HEAL -- A Wild Ride of Survival on the Legislative Roller Coaster

By Steve Kelly, managing editor
The Health Education Assistance Loan program (HEAL), that chiropractic students and colleges depend upon greatly to finance chiropractic education, is expected to survive another budget cycle despite the Bush administration's January 1991 proclamation to discontinue the program.

The prospects of Congress overriding the administration's efforts to nuke the HEAL program looked good this past summer when both the House and Senate Appropriations Committess voted to fund HEAL while the Health and Human Services' (HHS) FY 1992 appropriations bill was being considered in committee.

The hitch came with the end of the government's fiscal year on September 30, 1991: Congress, the cumbersome body that it is, had not taken action on the HEAL reauthorization bill or on HHS' FY 1992 appropriations bill. Without Congress passing a specific year-long appropriation for HEAL, no money was available to the program. Such fiscal quandaries are nothing new to Congress. When it comes to appropriating money and setting budgets, Congress moves forward with all the alacrity of a beached whale (with the exception of passing salary increases for its members).

When Congress can't make a decision, it opts for procrastination and routinely passes "continuing resolutions" that temporarily fund programs until they can be formally funded. Such was the case with HEAL. A continuing resolution was passed to fund HEAL for fiscal 1992 at the 1991 ceiling, $260 million.

The $260 million available for the HEAL program, while a victory of sorts in these fiscal tight-fisted times, fell short of the current loan demand. HHS began rationing most of these funds to students whose banks were willing to offer discounts. This put chiropractic students in a bind, because the banks weren't about to offer loan discounts with the high chiropractic loan default rates. The final blow came when HHS revealed the $260 million would only be available to current borrowers. HHS' proclamation was not without logic: with Congress failing to pass the HEAL reauthorization, HHS said they lacked the authority to make any new loans to borrowers.

It didn't look good: Congress probably would not resolve the HEAL reauthorization until the next session in 1992; while $260 million was available in loan money, it wouldn't benefit enough chiropractic students.

Congress reacted by passing a HHS appropriations bill that raised the $260 million to a ceiling of $290 million.

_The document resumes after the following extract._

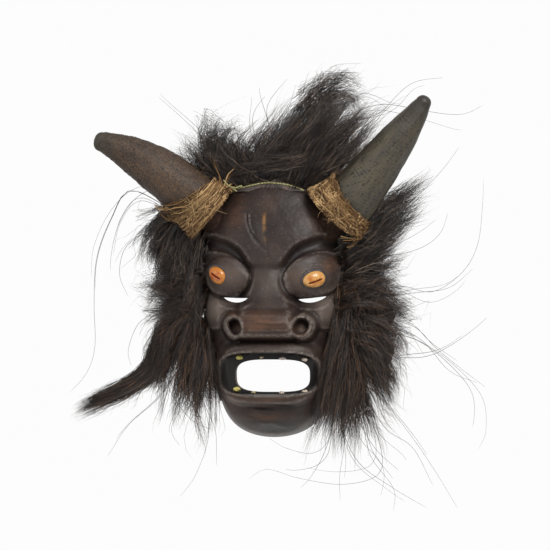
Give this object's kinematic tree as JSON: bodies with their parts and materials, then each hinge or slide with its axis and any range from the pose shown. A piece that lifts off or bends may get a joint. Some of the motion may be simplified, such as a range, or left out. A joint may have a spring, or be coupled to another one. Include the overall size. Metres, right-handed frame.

The $30 million extra, it was thought, would fund new borrowers. Not so. HHS however reiterated its position that no new borrowers would get loans because Congress had failed to pass the HEAL reauthorization.

Just when the HEAL outlook was bleakest, congressional support by Senators Ted Kennedy (D-Mass.), Orrin Hatch (R-Utah), Arlen Specter (R-PA), Tom Harkin (D-Iowa), and Mark Hatfield (R-Oregon) were instrumental in passing S.2050, a bill requiring loan funds to be made available to new as well as current HEAL borrowers.

The HEAL battle continues, but thanks to the year-long lobbying efforts of the ACA, ICA, the Association of Chiropractic Colleges (ACC), and the Student American Chiropractic Association (SACA), the program continues to survive. Richard Miller, ACA's director of government relations, applauded chiropractic's team lobbying efforts, but cautioned: "The program is intact, but loan funds, while increased substantially because of our efforts, will still fall far short of meeting all of the anticipated demand in the program.

"This (HEAL) issue is still volatile in that most key members of Congress haven't yet personally dealt with the specifics of how an overhaul of the HEAL program would work. Accordingly, the precise mechanisms which would be employed to address high default rates have not yet been fully developed or agreed to. This issue will continue to require constant monitoring, and despite the positive developments so far, we cannot afford to become complacent or overconfident."